Buddha’s Lions and Tamil Tigers

Just opposite the Bandarnaike Memorial Hall in Colombo stands a huge statue of Buddha behind which is a building that houses bhikkus (Buddhist monks). Published investigation reports following the July 1983 pogrom revealed that young Elle Gunawansa, a leader of Sinhala Peramuna, an organisation of Buddhist monks and others, were guilty of drawing up lists on non-Sinhala businesses prior to the state-sponsored pogrom.
 
It is this unholy alliance between the Sri Lankan state and the fanatical Buddhist-Sinhala clergy that is responsible for a deeply-entrenched communalism in Sri Lanka. Both religious and linguistic, it takes the form of violence and exclusion, politically and economically, while imposing Sinhala and Buddhist imagery culturally and linguistically on the minorities.
 
It is in this background of a deeply divided society and a severely communalised state apparatus that the present government has to outline and sell to its populace the much-debated devolution package by November. Today state-sponsored caravans (Thavalamas) are busy carrying the message of “One country, one people” to the people in the south in an attempt to convince the electorate of the devolution package.
 
“I don’t think that the situation is all that hopeless,” says Lucien Rajaka-runanayake, a senior journalist and part of the Free Media Movement. He is involved at the moment in trying to devise creative methods to take the devolution package to the people.
                                                                     
“There can be no question at all about the outline of the northern province which is and will have to be all-Tamil. The sensitive area is in the east where the aspirations of the Tamil-speaking people are that Batticaloa and Trincomalee be merged with the north. I don’t see that as impossible, yet.”
 
“The only solution in today’s Sri Lanka is that after devolution, an autonomous state for the Tamil-speaking people be carved out in the north merged with Trincomalee and Batticaloa in the east and a separate autonomous state for Muslims in the south. If there is a de-merger in the devolution package and the east is not part of the autonomous province of the north, the war will continue,” says Shanmugaratnam. “Unlike the militant leadership, the Tamil-speaking people will be quite happy with autonomy. They don’t want statehood,” he adds.
 
Is such a communalised demarcation inevitable? Does it not defy the multi-ethnic character of Sri Lankan society and reality?
 
“Regional autonomy along communal lines is a compromise, the only option that we have, the only step that can avert Partition. It is a culmination of the logic of the processes of communalization, first of the Sinhala-Buddhist majority and now of also the Tamil-Hindu and Muslim minorities,” replies Shanmugaratnam, adding, “Once such autonomy is granted concerted efforts towards a multi-ethnic society might, in the long term, overcome these divisions. In the short term, there is no alternative.”

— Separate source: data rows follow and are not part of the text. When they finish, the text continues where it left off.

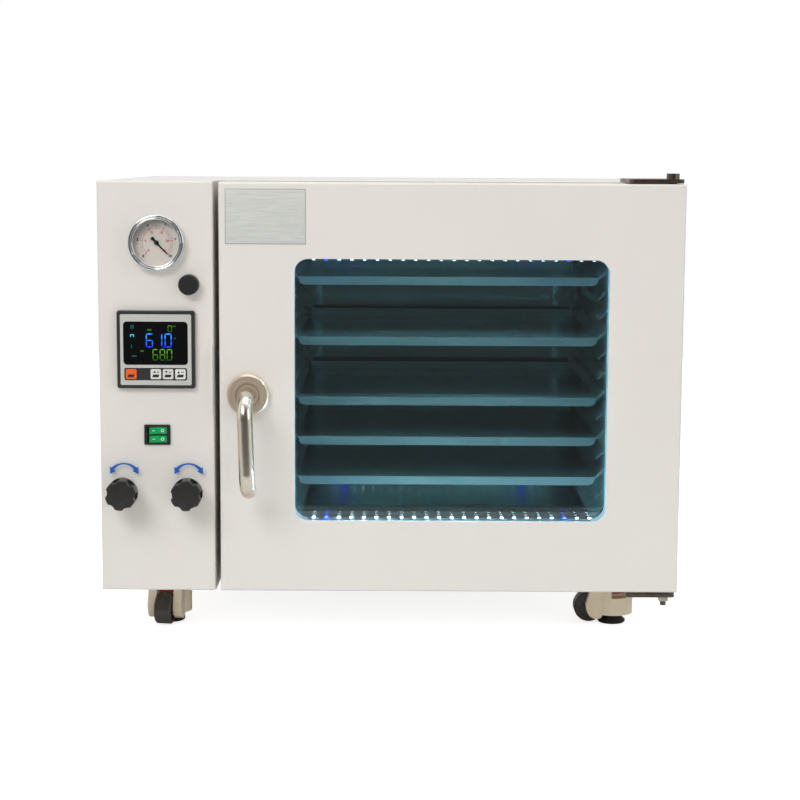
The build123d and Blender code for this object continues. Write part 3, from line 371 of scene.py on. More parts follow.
def stippled_fascia():
    """Silver plastic film with a fine stipple."""
    silver = linear(214, 216, 212)
    shade = Shade("stippled fascia", silver, 0.42, 0.25)
    dots = shade.cells(1500.0)
    shade.tint(dots, darker(silver, 0.86), 0.1, 0.6)
    shade.wear(dots, 0.36, 0.5)
    shade.relief(dots, 0.4, 0.05 * MM)
    return shade.material


def dial_face():
    """Matt enamel of the gauge's dial."""
    ground = linear(222, 216, 208)
    shade = Shade("dial face", ground, 0.55)
    shade.tint(shade.noise(300.0, 3.0), darker(ground, 0.96))
    shade.relief(shade.noise(1600.0, 2.0), 0.08, 0.02 * MM)
    return shade.material


def rubber(name, colour):
    """Matt rubber, a little dusty."""
    shade = Shade(name, colour, 0.7)
    shade.tint(shade.noise(90.0, 4.0), darker(colour, 0.8))
    shade.wear(shade.noise(400.0, 3.0), 0.6, 0.82)
    shade.relief(shade.noise(700.0, 4.0), 0.3, 0.1 * MM)
    return shade.material


def cast_metal(name, colour, roughness=0.38):
    """Plated or browned metal, mottled and a little rough."""
    shade = Shade(name, colour, roughness, 1.0)
    patch = shade.noise(60.0, 5.0)
    shade.tint(patch, darker(colour, 0.7))
    shade.wear(patch, roughness - 0.1, roughness + 0.14)
    shade.relief(shade.noise(500.0, 4.0), 0.2, 0.05 * MM)
    return shade.material


def printed(name, colour, roughness=0.5):
    """Ink or another flat even surface."""
    shade = Shade(name, colour, roughness)
    shade.tint(shade.noise(900.0, 2.0), darker(colour, 0.9))
    return shade.material


def rocker_plastic():
    """Clear green plastic with a lamp behind it."""
    green = linear(10, 150, 84)
    shade = Shade("lit green rocker", green, 0.22, coat_weight=0.4)
    shade.tint(shade.noise(220.0, 3.0), darker(green, 0.55))
    shade.glow(linear(0, 168, 84), 0.28)
    return shade.material


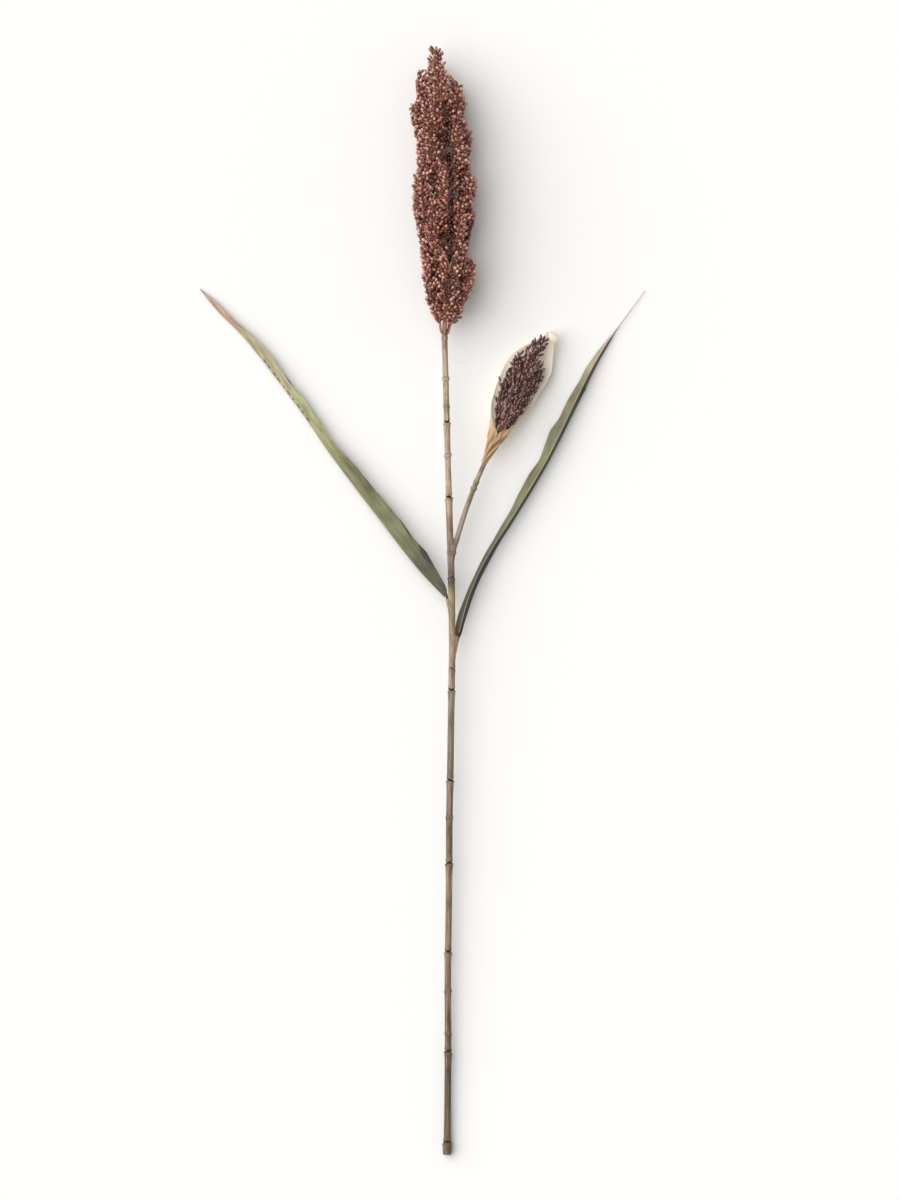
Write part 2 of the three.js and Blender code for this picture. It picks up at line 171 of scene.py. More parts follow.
def sheet(grid, thickness):  # a closed sheet from a grid of its middle points: a front, a back and a rim
    rows, columns = grid.shape[:2]
    normal = unit(np.cross(np.gradient(grid, axis=1), np.gradient(grid, axis=0)))
    half = normal * np.broadcast_to(thickness, (rows, columns))[..., None] / 2
    points = np.concatenate([(grid + half).reshape(-1, 3), (grid - half).reshape(-1, 3)])
    back = rows * columns
    faces = []
    for i in range(rows - 1):
        for j in range(columns - 1):
            a = i * columns + j
            faces.append((a, a + 1, a + columns + 1, a + columns))
            faces.append((back + a, back + a + columns, back + a + columns + 1, back + a + 1))
        for a, b in ((i * columns, (i + 1) * columns), ((i + 2) * columns - 1, (i + 1) * columns - 1)):
            faces.append((a, b, back + b, back + a))
    for j in range(columns - 1):
        for a, b in ((j + 1, j), ((rows - 1) * columns + j, (rows - 1) * columns + j + 1)):
            faces.append((a, b, back + b, back + a))
    return points, faces


# Materials

def fromHex(code):  # sRGB hex to linear
    channels = [int(code[i:i + 2], 16) / 255 for i in (1, 3, 5)]
    return [c / 12.92 if c <= 0.04045 else ((c + 0.055) / 1.055) ** 2.4 for c in channels] + [1.0]


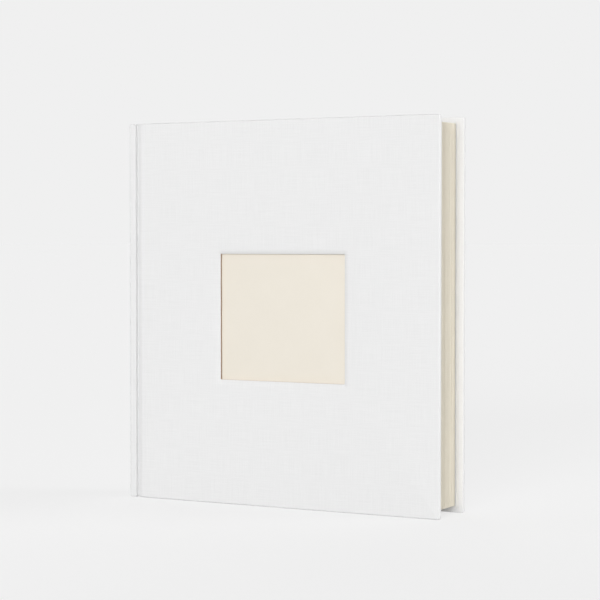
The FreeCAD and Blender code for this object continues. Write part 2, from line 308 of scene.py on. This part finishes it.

“Regional autonomy along communal lines is a compromise, the only option that we have, the only step that can avert Partition. It is a culmination of the logic of the processes of communalisation”
 
The moot question is whether the government can with its devolution package win over the hearts and minds of both the Sinhala and the Tamil people? Will it display the skill and statesmanship to pose the issue in non-chauvinist and non-exclusivist terms even if the lines being demarcated follow communal patterns?
 
The Sinhala chauvinists, supported by the Buddhist Sangha have already begun vociferously opposing the devolution idea, trying to whip up chauvinist fears against it, arguing that if this is permitted, secession would be the next step. On September 17, 1997, the Sinhala Commission symbolically chose the birthday of Anaganika Dharmapala, a chauvinist Sinhala-Buddhist ideologue to present to the Sangha (a Constitutional Body) its detailed statement roundly denouncing the devolution package.
 
In the same week, the President made welcome noises reiterating, after a long gap, her government’s openness and readiness to talk to the LTTE unconditionally for a cessation of hostilities.
 
How will the Sri Lankan government respond to the counter pulls and pressures from Sinhala chauvinists on the one hand and the bloody-minded and corrupt LTTE leadership on the other? Will it have the courage to offer justice, equity and rights to its minorities, in the midst of a highly charged communal atmosphere?
           
The answer to these questions carries implications not merely for Sri Lanka but the entire South Asian region.